Texto restaurado e reeditado
Impressionante a história das barcas Rio-Niterói, cheia de idas e vindas, paradas, pancadarias, calmarias. Tempos atrás publiquei aqui no blog um verbete que encontrei no Wikipedia: “A Revolta das Barcas foi um levante popular, ocorrido em 22 de Maio de 1959 contra o serviço hidroviário na cidade de Niterói, estado do Rio de Janeiro. A revolta, além de 6 mortos e 118 feridos, resultou na depredação e incêndio tanto do patrimônio das barcas quanto da residência da família de empresários que administravam o serviço (o Grupo Carreteiro), e terminou com intervenção federal e estatização das barcas.”
Nascia do fogo o Serviço de Transportes da Baía de Guanabara (STBG), do Governo Federal, considerado algumas vezes como o mais pontual do mundo por revistas especializadas. Mas veio a fusão, em 1975, que estuprou o antigo Estado do Rio. Niterói perdia a condição de capital do Estado, a ponte tirava o poder das barcas, a antiga Guanabara, que era próspera e eficiente, passou a viver administrando déficits. A fusão foi um desastre para ambos os lados. Por sugestão do amigo Renato Beranger li “A Revolta das Barcas”, livro de Edson Nunes, que dá uma aula sobre a rebelião.
Bem, no do STBG criaram a tal da Conerj. As barcas deixavam de ser controladas pelo Governo Federal e passavam ao controle do estadual. Foi quando a coisa começou a desandar de novo até os dias de hoje, quando o serviço está em mãos de uma empresa privada. Ponto.
As barcas não são mais as mesmas, nem o Rio, nem Niterói, nem nós, mas o fim da barca da madrugada deve estar deixando muita gente com saudade. Gente que estudava no Rio, ou trabalhava em compensação de cheques, telemarketing, enfim, a barca “do sereno” era um celeiro de casos. Muitos casos que renderam crônicas, artigos, contos.
Guardo uma história inédita daquele tempo. Um grande amigo, cujo nome não revelo nem sob tortura, era um quase hippie, gente boa pra caramba e naquele final dos anos 70 vivia uma grande paixão. Um dia teve uma idéia. Afoito, corajoso, tocou a idéia em frente e, as 23 horas e 45 minutos de um sábado de meia lua, estavam ele, a paixão (que já alcançara a condição de namorada), duas garrafas de vinho branco, um edredon, travesseiros, taças de cristal e velas.

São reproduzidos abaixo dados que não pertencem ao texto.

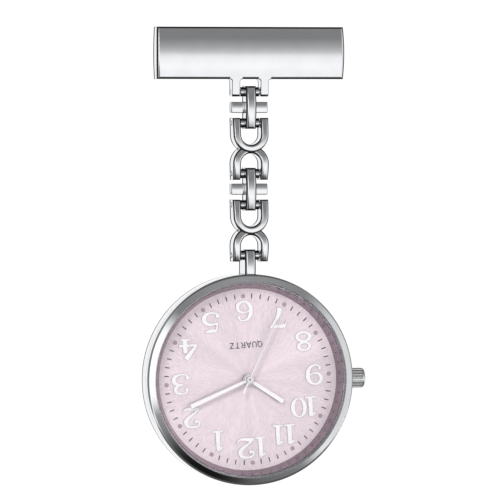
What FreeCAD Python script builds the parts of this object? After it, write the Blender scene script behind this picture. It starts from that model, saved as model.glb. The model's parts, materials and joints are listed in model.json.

Ele conhecia um marinheiro, daqueles que acordavam os passageiros batendo com um jornal no encosto dos bancos de madeira quando a barca chegava. Meu amigo pagou a passagem, fez um sinal para o marinheiro amigo, entrou na barca, subiu e foi lá para a popa. Assim que a barca saiu, ele fez pepé para a namorada e em seguida subiu no teto da embarcação. Esticaram o edredon, abriram o vinho, acenderam as velas, deitaram e passaram a noite ali, no teto da barca, sob o manto da meia lua, céu banhado de estrelas, brisa do mar, enfim, parecia Onassis com Jaqueline num mega-iate. Rio, Niterói, Rio, Niterói, incontáveis vezes. Claro, fizeram amor, deram gargalhadas, sem que os passageiros suspeitassem o que estava acontecendo lá em cima.
Quando o sol ameaçou surgir em Niterói, o casal desceu. O marinheiro amigo já não estava mais – certamente seu horário havia acabado. Deixaram a embarcação e ele, meu amigo, tirou uma única foto da proa de seu provisório ninho de amor. Foto que não mostra para ninguém. Em Niterói, foram a padaria “Pão Quente”, tomaram café num copo só, juras de amor trocadas entre pequenos goles e fatias de queijo e presunto. Terminava assim mais uma viagem da “barca do sereno”. Uma de muitas, muitíssimas, cujo segredo o mar, mesmo poluído, consegue guardar até hoje.